## Material provided
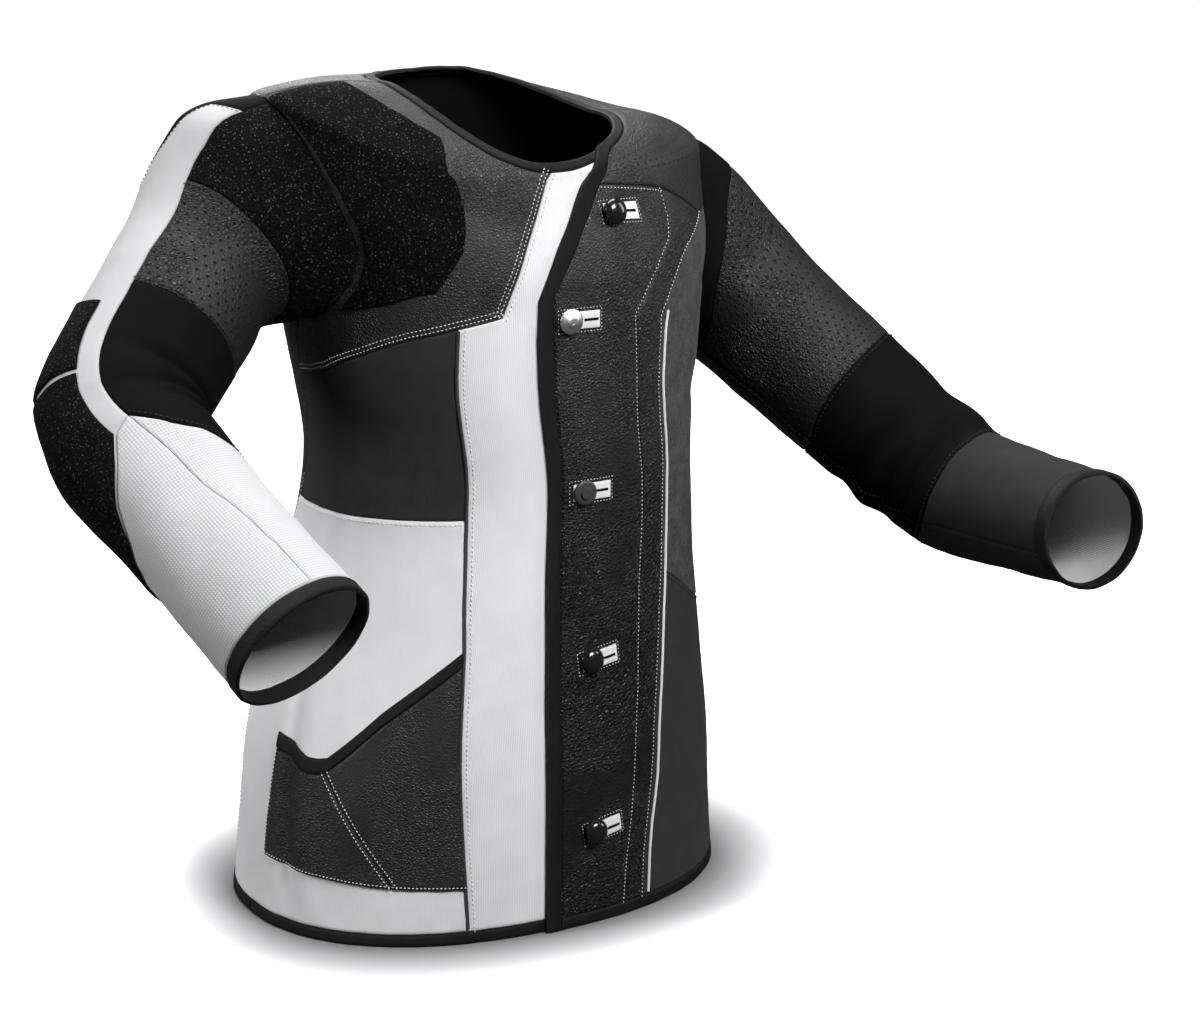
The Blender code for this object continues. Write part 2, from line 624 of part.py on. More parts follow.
# The back: a yoke and two panels that meet down the middle.
back_low_left = line([(1.600, HEM_BAND), (math.pi, HEM_BAND)], 8)
back_side_left = joined(between(LEFT_SIDE_SEAM, HEM_BAND, 0.645, 13), left_back_hole[:5])
middle = line([(math.pi, HEM_BAND), (math.pi, 0.775)], len(back_side_left))
back_top_left = line(YOKE_BACK_LOW[:2], 8)
wall("back_left", "leather", body, fill(back_low_left, back_top_left, back_side_left, middle))

round_right = right_back_hole + [2 * math.pi, 0]
back_low_right = line([(math.pi, HEM_BAND), (2 * math.pi - 1.571, HEM_BAND)], 8)
back_side_right = joined(between(RIGHT_BACK_SEAM, HEM_BAND, 0.6552, 12), round_right[:6])
back_top_right = line(YOKE_BACK_LOW[1:], 8)
wall("back_right", "leather", body, fill(back_low_right, back_top_right, middle, back_side_right))

yoke_back_left = joined(left_back_hole[4:], line([left_back_hole[-1], NECK_LEFT], 4))
yoke_back_right = joined(round_right[5:], line([round_right[-1], NECK_RIGHT + [2 * math.pi, 0]], 4))
yoke_back_low = joined(back_top_left, back_top_right)
neck_back = on_neck_seam(line([yoke_back_left[-1], yoke_back_right[-1]], len(yoke_back_low)))
wall("back_yoke", "leather", body, fill(yoke_back_low, neck_back, yoke_back_left, yoke_back_right))


# Bound edges round the neck and the hem.
def binding(name, surface, start, end, low, high, count, rows=2, **options):
    sides = [line([(a, low), (a, high)], rows) for a in (start, end)]
    ends = [line([(start, h), (end, h)], count) for h in (low, high)]
    wall(name, "binding", surface, fill(*ends, *sides), thick=BINDING, lift=BINDING_LIFT, **options)


round_neck = joined(neck_left, neck_back, neck_right + [2 * math.pi, 0], placket_top[:5] + [2 * math.pi, 0])
neck_rim = np.stack([round_neck[:, 0], np.full(len(round_neck), NECK_EDGE)], -1)
neck_rim[0] = inner_rows[-1]
neck_middle = (round_neck + neck_rim) / 2
neck_middle[0] = inner_rows[-2]
wall(
    "neck_binding", "binding", body_lap, np.stack([round_neck, neck_middle, neck_rim], 1),
    thick=BINDING, lift=BINDING_LIFT, gap=SEAM_GAP,
)
binding("hem_binding_right", body, -1.571, UNDERLAP[0][0], 0.0, HEM_BAND, 14, flat_hem=True)
binding("hem_binding_left", body_lap, -0.026, 1.600, 0.0, HEM_BAND, 13, flat_hem=True)
binding("hem_binding_back_left", body, 1.600, math.pi, 0.0, HEM_BAND, 12, flat_hem=True)
binding("hem_binding_back_right", body, math.pi, 2 * math.pi - 1.571, 0.0, HEM_BAND, 12, flat_hem=True)

# Seams along the right sleeve: the front one leans over below the elbow.
RIGHT_LEAN = [(0.0, 8), (0.50, 8), (0.615, 20), (0.657, 23), (0.733, 27), (0.780, 32), (0.844, 37), (1.0, 41)]
RIGHT_START = -108
CUFF_SEAM = 0.972


def right_places(columns, fractions):
    """Places on the right sleeve for columns and rows of fractions, turned to follow its front seam."""
    fractions = np.array(fractions, float)
    seam = np.interp(fractions, [f for f, _ in RIGHT_LEAN], [a for _, a in RIGHT_LEAN])
    base = np.array([RIGHT_COLUMNS[c % 20] + (360 if c == 20 else 0) for c in columns], float)[:, None]
    front = RIGHT_START + (seam - RIGHT_START) * (base - RIGHT_START) / (8 - RIGHT_START)
    behind = seam + (252 - seam) * (base - 8) / (252 - 8)
    angle = np.where(base <= 8, front, behind)
    return np.stack([np.radians(angle), 1 - fractions], -1)[:, ::-1]


def left_places(columns, fractions):
    fractions = np.array(fractions, float)
    angle = np.radians(np.array([LEFT_COLUMNS[c] for c in columns], float))[:, None] + 0 * fractions
    return np.stack([angle, fractions], -1)


def rows_between(edges, parts):
    """Rows for every column between edges, each edge a list with one fraction a column."""
    rows = []
    for k, count in enumerate(parts):
        t = np.linspace(0, 1, count + 1)[None, :]
        low = np.array(edges[k], float)[:, None]
        high = np.array(edges[k + 1], float)[:, None]
        rows.append((low * (1 - t) + high * t)[:, (0 if k == 0 else 1) :])
    return np.concatenate(rows, axis=1)


def seam_at(points, columns, names):
    """A seam across a sleeve, given as degrees and fractions, read off at columns."""
    angles = [a for a, _ in points]
    return np.interp([columns[c] for c in names], angles, [f for _, f in points])


# Rows across the right sleeve, as degrees and fractions. All its pieces share them, so that their edges agree.
RIGHT_ROWS = {
    "armhole": [(-108, 0.0), (252, 0.0)],
    "strip_top": [
        (-108, 0.125), (-45, 0.120), (-29, 0.110), (-17, 0.055), (8, 0.050), (200, 0.050), (252, 0.125),
    ],
    "head_end": [
        (-108, 0.160), (-8, 0.138), (8, 0.132), (46, 0.121), (83, 0.115), (121, 0.108),
        (200, 0.118), (252, 0.160),
    ],
    "leather_end": [(-108, 0.318), (-44, 0.337), (-10, 0.365), (8, 0.318), (252, 0.318)],
    "elbow": [(-108, 0.455), (-57, 0.462), (-16, 0.472), (8, 0.480), (252, 0.455)],
    "elbow_end": [
        (-108, 0.780), (-62, 0.727), (-49, 0.677), (-28, 0.637), (-8, 0.585), (8, 0.570),
        (21, 0.610), (34, 0.621), (50, 0.639), (62, 0.657), (79, 0.679), (110, 0.692),
        (200, 0.735), (252, 0.780),
    ],
    "cuff": [(-108, CUFF_SEAM), (252, CUFF_SEAM)],
}
ROW_PARTS = {"strip_top": 2, "head_end": 2, "leather_end": 3, "elbow": 2, "elbow_end": 4, "cuff": 5}
outer_columns = list(range(0, 8))
pad_columns = list(range(0, 7))
inner_columns = list(range(7, 21))
right_face = sleeve_face("right")
left_face = sleeve_face("left")


def right_piece(name, colour, columns, edges, shrink=0.0, **options):
    """A piece of the right sleeve between named rows. One that lies on another is shrunk at its ends."""
    values = [seam_at(RIGHT_ROWS[edge], RIGHT_COLUMNS, columns) for edge in edges]
    if columns[-1] == 20:
        for value, edge in zip(values, edges):
            value[-1] = RIGHT_ROWS[edge][-1][1]
    rows = rows_between(values, [ROW_PARTS[edge] for edge in edges[1:]])
    rows[:, 0] += shrink
    rows[:, -1] -= shrink
    wall(name, colour, right_face, right_places(columns, rows), **options)


right_piece("right_head_strip", "stretch", outer_columns, ["armhole", "strip_top"])
right_piece(
    "right_sleeve_white", "white_weave", outer_columns,
    ["strip_top", "head_end", "leather_end", "elbow", "elbow_end"],
)
right_piece("right_forearm_outer", "white_weave", outer_columns, ["elbow_end", "cuff"], gap=0.00022)
right_piece("right_head_grip", "grip", inner_columns, ["armhole", "strip_top", "head_end"])
right_piece("right_upper_leather", "perforated", inner_columns, ["head_end", "leather_end"])
right_piece("right_elbow_stretch", "stretch", inner_columns, ["leather_end", "elbow", "elbow_end"])
right_piece("right_forearm_inner", "white_weave", inner_columns, ["elbow_end", "cuff"])
right_piece(
    "right_elbow_pad_upper", "grip", pad_columns, ["leather_end", "elbow"],
    shrink=0.003, thick=PATCH, lift=LAY + PATCH, gap=0.0005,
)
right_piece(
    "right_elbow_pad_lower", "grip", pad_columns, ["elbow", "elbow_end"],
    shrink=0.003, thick=PATCH, lift=LAY + PATCH, gap=0.0005,
)

LEFT_HEAD_END = [(-36, 0.075), (18, 0.062), (54, 0.051), (108, 0.050), (180, 0.060), (324, 0.075)]
LEFT_LEATHER_END = [
    (-36, 0.320), (17, 0.323), (59, 0.331), (108, 0.337), (140, 0.347), (162, 0.365), (324, 0.320),
]
LEFT_ELBOW_END = [
    (-36, 0.620), (21, 0.635), (33, 0.643), (63, 0.690), (115, 0.693), (141, 0.675), (173, 0.629),
    (192, 0.603), (324, 0.620),
]
front_columns = list(range(0, 12))
behind_columns = list(range(11, 21))


def level(value, columns):
    return np.full(len(columns), value)


def left_piece(name, colour, columns, edges, parts):
    rows = rows_between(edges, parts)
    wall(name, colour, left_face, left_places(columns, rows))


for part, columns in (("front", front_columns), ("back", behind_columns)):
    head = level(0.0, columns)
    head_end = seam_at(LEFT_HEAD_END, LEFT_COLUMNS, columns)
    leather_end = seam_at(LEFT_LEATHER_END, LEFT_COLUMNS, columns)
    elbow_end = seam_at(LEFT_ELBOW_END, LEFT_COLUMNS, columns)
    left_piece("left_gusset_" + part, "stretch", columns, [head, head_end], [2])
    left_piece("left_upper_leather_" + part, "perforated", columns, [head_end, leather_end], [4])
    left_piece("left_elbow_stretch_" + part, "stretch", columns, [leather_end, elbow_end], [5])
    left_piece("left_forearm_" + part, "fabric", columns, [elbow_end, level(CUFF_SEAM, columns)], [4])


def cuff(name, surface, places, low, high):
    """A bound edge right round a cuff, with the sleeve's own columns."""
    grid = places(list(range(20)), np.tile([low, high], (20, 1)))
    wall(name, "binding", surface, grid, thick=BINDING, lift=BINDING_LIFT, closed=True)


cuff("right_cuff_binding", right_face, right_places, CUFF_SEAM + 0.001, 1.0)
cuff("left_cuff_binding", left_face, left_places, CUFF_SEAM + 0.001, 1.0)

# Buttons, each with its stitched patch and slot on the left front.
BUTTONS = [
    # name, angle, height, radius, tall, lean, kind
    ("button_top", 0.237, 0.870, 0.0098, 0.0070, 0.0, "dome"),
    ("button_second", -0.004, 0.717, 0.0095, 0.0042, 0.0, "cone"),
    ("button_middle", 0.021, 0.513, 0.0095, 0.0040, 0.0, "cone"),
    ("button_fourth", 0.073, 0.313, 0.0098, 0.0070, 8.0, "dome"),
    ("button_low", 0.090, 0.110, 0.0098, 0.0070, 8.0, "dome"),
]
PROFILES = {
    "dome": [(1.0, 0.0), (1.0, 0.30), (0.86, 0.66), (0.55, 0.91), (0.22, 1.0)],
    "cone": [(1.0, 0.0), (1.0, 0.35), (0.42, 0.72), (0.40, 1.0), (0.20, 1.0)],
}
BUTTON_SIDES = 14
TAB_TALL = 0.0012
for name, angle, height, radius, tall, lean, kind in BUTTONS:
    tab = outline_block(body_lap, (angle + 0.045, height), math.radians(lean), 0.0155, 0.0065, (4, 2))
    wall(name + "_patch", "white_trim", body_lap, tab, thick=TAB_TALL, lift=LAY + TAB_TALL, gap=0.0001)
    at = np.array([angle]), np.array([height])
    centre = body_lap(*at)[0]
    out = normals(body_lap, *at)[0]
    side = unit(np.cross(out, (0, 0, 1)))
    up = np.cross(side, out)
    base = centre + out * (LAY + TAB_TALL + 0.0006)
    turns = np.arange(BUTTON_SIDES) * 2 * math.pi / BUTTON_SIDES
    rings = [
        base + out * tall * z + radius * r * (side * np.cos(turns)[:, None] + up * np.sin(turns)[:, None])
        for r, z in PROFILES[kind]
    ]
    points = np.concatenate(rings)
    faces = [list(range(BUTTON_SIDES))]
    for ring in range(len(rings) - 1):
        for k in range(BUTTON_SIDES):
            q = (k + 1) % BUTTON_SIDES
            low = ring * BUTTON_SIDES
            high = low + BUTTON_SIDES
            faces.append((low + q, low + k, high + k, high + q))
    last = (len(rings) - 1) * BUTTON_SIDES
    faces.append([last + k for k in reversed(range(BUTTON_SIDES))])
    colour = "metal" if name == "button_second" else "black_gloss"
    add(name, points, faces, colour)

# Stand the jacket on the floor with the middle of its box over the origin.
corners = np.concatenate(
    [np.array([tuple(v.co) for v in item.data.vertices]) for item in bpy.data.objects if item.type == "MESH"]
)
low = corners.min(0)
high = corners.max(0)
shift = np.array([-(low[0] + high[0]) / 2, -(low[1] + high[1]) / 2, 0.0])
for item in bpy.data.objects:
    for vertex in item.data.vertices:
        vertex.co = np.array(vertex.co) + shift
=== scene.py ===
"""The shooting jacket as it is photographed.

Its panels are made fine over the frame, with stitching, grain, light and floor.
"""

import math

import bpy
import numpy as np
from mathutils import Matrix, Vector


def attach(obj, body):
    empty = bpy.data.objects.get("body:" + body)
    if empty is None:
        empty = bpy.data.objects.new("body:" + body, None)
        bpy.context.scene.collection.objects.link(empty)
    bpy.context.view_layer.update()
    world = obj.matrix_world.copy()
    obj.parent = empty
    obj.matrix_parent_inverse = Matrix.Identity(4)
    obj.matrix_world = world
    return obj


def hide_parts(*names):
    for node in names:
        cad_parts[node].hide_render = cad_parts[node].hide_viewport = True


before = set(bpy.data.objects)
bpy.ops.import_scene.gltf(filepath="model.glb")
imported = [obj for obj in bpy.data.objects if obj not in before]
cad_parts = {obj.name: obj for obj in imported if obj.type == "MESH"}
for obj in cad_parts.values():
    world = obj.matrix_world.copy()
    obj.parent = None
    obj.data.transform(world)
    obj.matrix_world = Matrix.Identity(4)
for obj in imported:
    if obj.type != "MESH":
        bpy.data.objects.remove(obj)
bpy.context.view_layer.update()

SHIFT = np.array([-0.00464864, 0.10809570, 0.0])  # puts the middle of the garment's box over the origin
CELL = 0.0036  # longest side of a cell on a panel's face
EDGE_ROUND = 0.0019  # how far from its edge a panel starts to turn down into the seam
EDGE_DROP = 0.0009  # how far it turns down
BINDING_DROP = 0.0015  # how far a binding turns down
ROWS_AT_EDGE = (0.18, 0.5)  # the two close rows at a piece's edge, as parts of its first cell
PUCKER = 0.00022  # height of the small waves that sewing draws in a panel's edge
PUCKER_LONG = 0.016  # their length
PUCKER_REACH = 0.009  # how far from the edge they die away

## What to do
Return exactly the lines that run from the top of the listing above to the line containing "back_top_right, middle, back_side_right))", please, keeping both end lines and leaving out everything else.

## Output
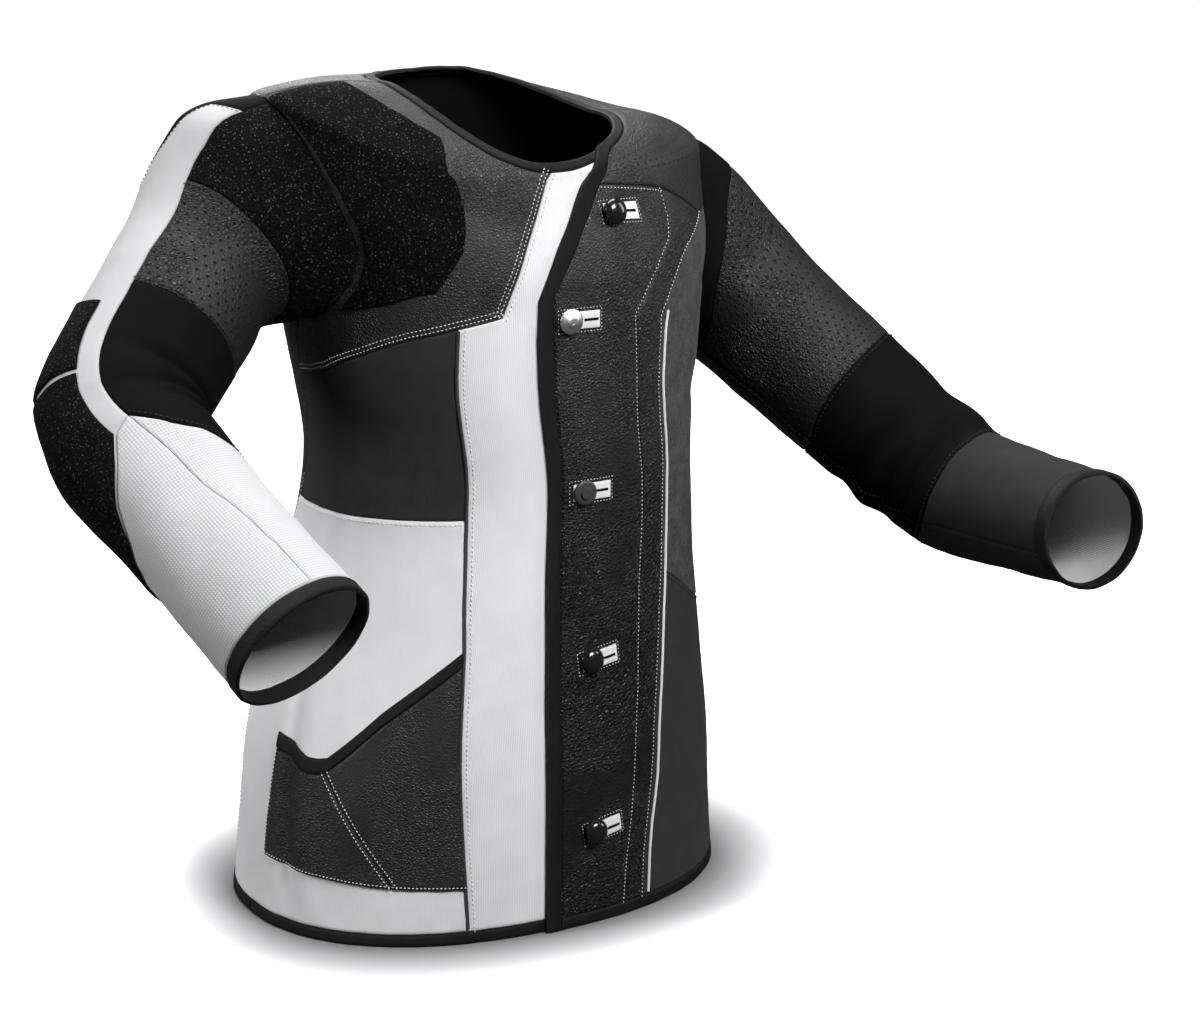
The Blender code for this object continues. Write part 2, from line 624 of part.py on. More parts follow.
# The back: a yoke and two panels that meet down the middle.
back_low_left = line([(1.600, HEM_BAND), (math.pi, HEM_BAND)], 8)
back_side_left = joined(between(LEFT_SIDE_SEAM, HEM_BAND, 0.645, 13), left_back_hole[:5])
middle = line([(math.pi, HEM_BAND), (math.pi, 0.775)], len(back_side_left))
back_top_left = line(YOKE_BACK_LOW[:2], 8)
wall("back_left", "leather", body, fill(back_low_left, back_top_left, back_side_left, middle))

round_right = right_back_hole + [2 * math.pi, 0]
back_low_right = line([(math.pi, HEM_BAND), (2 * math.pi - 1.571, HEM_BAND)], 8)
back_side_right = joined(between(RIGHT_BACK_SEAM, HEM_BAND, 0.6552, 12), round_right[:6])
back_top_right = line(YOKE_BACK_LOW[1:], 8)
wall("back_right", "leather", body, fill(back_low_right, back_top_right, middle, back_side_right))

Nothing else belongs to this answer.